Pemilihan Kepala Daerah telah berlalu beberapa bulan yang lalu di berbagai daerah. Kondisi pasca pilkada secara umum dapat dikatakan kondusif dengan saling mengucapkan selamat dari peserta pilkada yang kalah dan pidato kemenangan yang bersifat merangkul dari peserta pilkada yang menang.
Pemilihan wakil rakyat atau anggota dewan telah menanti dan tentunya menjadi pesta demokrasi lanjutan bagi rakyat Indonesia. Calon anggota dewan telah mendaftarkan dirinya untuk mengikuti kontes politik ini. Tentunya masyarakat berharap mendapatkan calon-calon yang mampu mewakili mereka untuk mewakili suara rakyat.
Perpindahan beberapa tokoh partai menyeberang ke partai lain tentunya menimbulkan pertanyaan besar di kalangan rakyat. Bagi caleg tersebut hal tersebut dianggap sebagai idealisme pemikiran mereka, dan tentunya menggunakan alasan yang bersifat formal atau umum.
Masyarakat tentunya harus menyadari bahwa agenda pemilihan legislatif adalah agenda jangka panjang yang akan menentukan kebijakan pemerintah dalam jangka panjang. Bagi para caleg, pesta ini bukanlah sebuah pesta yang murah seperti pemilihan ketua kelas di SMP atau SMU. Tetapi butuh biaya yang sedikit untuk pembuatan alat peraga kampanye, tim sukses bahkan biaya akomodasi yang luar biasa.

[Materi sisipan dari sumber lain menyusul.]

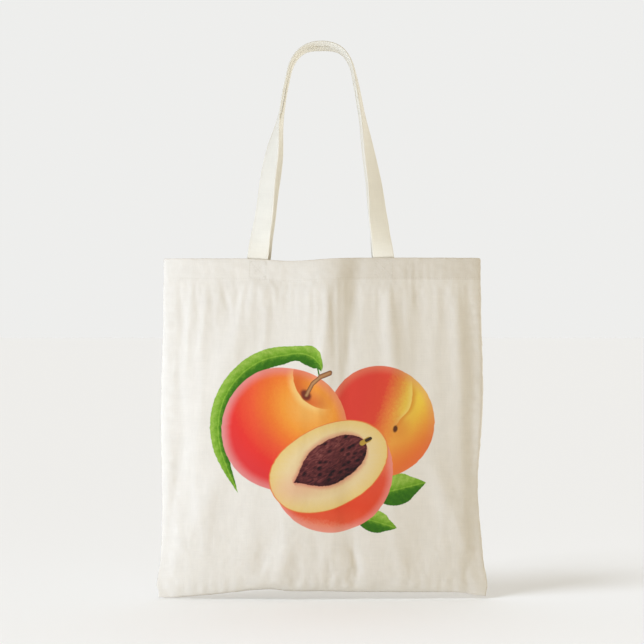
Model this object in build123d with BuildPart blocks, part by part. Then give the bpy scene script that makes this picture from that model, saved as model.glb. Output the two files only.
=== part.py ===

Popularitas atau elektabilitas hanyalah sebagian kecil faktor kecil keberhasilan seorang calon legislatif. Apalagi di masa sekarang dimana sebagian masyarakat lebih banyak mengakses informasi dari media sosial atau media massa. Hal ini tentunya akan menambah biaya politik para calon legislatif tersebut untuk menuju sebuah kursi wakil rakyat di Gedung DPR/MPR.
Para pemodal atau cukong tentunya akan memainkan peranan mereka dalam kondisi politik yang berbiaya mahal ini. Kebutuhan para cukong untuk mengamankan bisnisnya pada masa mendatang tentunya akan memberikan alokasi dana taktis dari bisnis mereka. Kebijakan pemerintah merupakan salah satu komponen untuk menjaga stabilitas bisnis mereka.
Istilah politik balas budi atau bahkan politik transaksional akan terjadi dalam kondisi ini. Caleg yang mengalami kondisi seperti ini jika terpilih dapat dikatakan sebagia Anggota Dewan Terhormat Tersandera.
Masyarakat harus cerdas dan teliti dalam hal ini agar tidak menjadi “korban” terhadap permainan tersebut. Istilah “Politik Uang” dalam pesta demokrasi akan dirubah dari membeli suara rakyat menjadi membeli elektabilitas seorang calon legislatif.
Dalam kondisi seperti ini akan sangat mudah menemukan seorang calon legislatif yang demikian. Politikus yang diawal begitu membenci sebuah partai politik bahkan ketua parpolnya tiba-tiba berubah 180 derajat menjadi bagian dari partai tersebut.
Bagi politikus tersebut dapat beralasan sebagai kesadaran politik atau bahkan merasa insaf atas kesalahan pemahaman masa lalu. Hal tersebut sah-sah saja dalam negara demokrasi, tentunya masyarakat juga tidak bodoh ketika hal itu dilakukan menjelang pemilihan calon legislatif.
Bagaimanapun juga rakyat lah yang dapat mengalahkan para cukong nakal yang akan “membajak” para aggota dewan dibawah ketiak mereka. Tentunya para calon anggota dewan harus menyadari jangan sampai mereka “melacurkan” dirinya untuk nafsu politik dan kekuasaan yang hanya akan menjadi kehancuran bangsa ini di masa mendatang.
Rakyat dan para calon anggota dewan yang akan mampu membendung para cukong yang akan tega menguasai negara ini dibalik layar.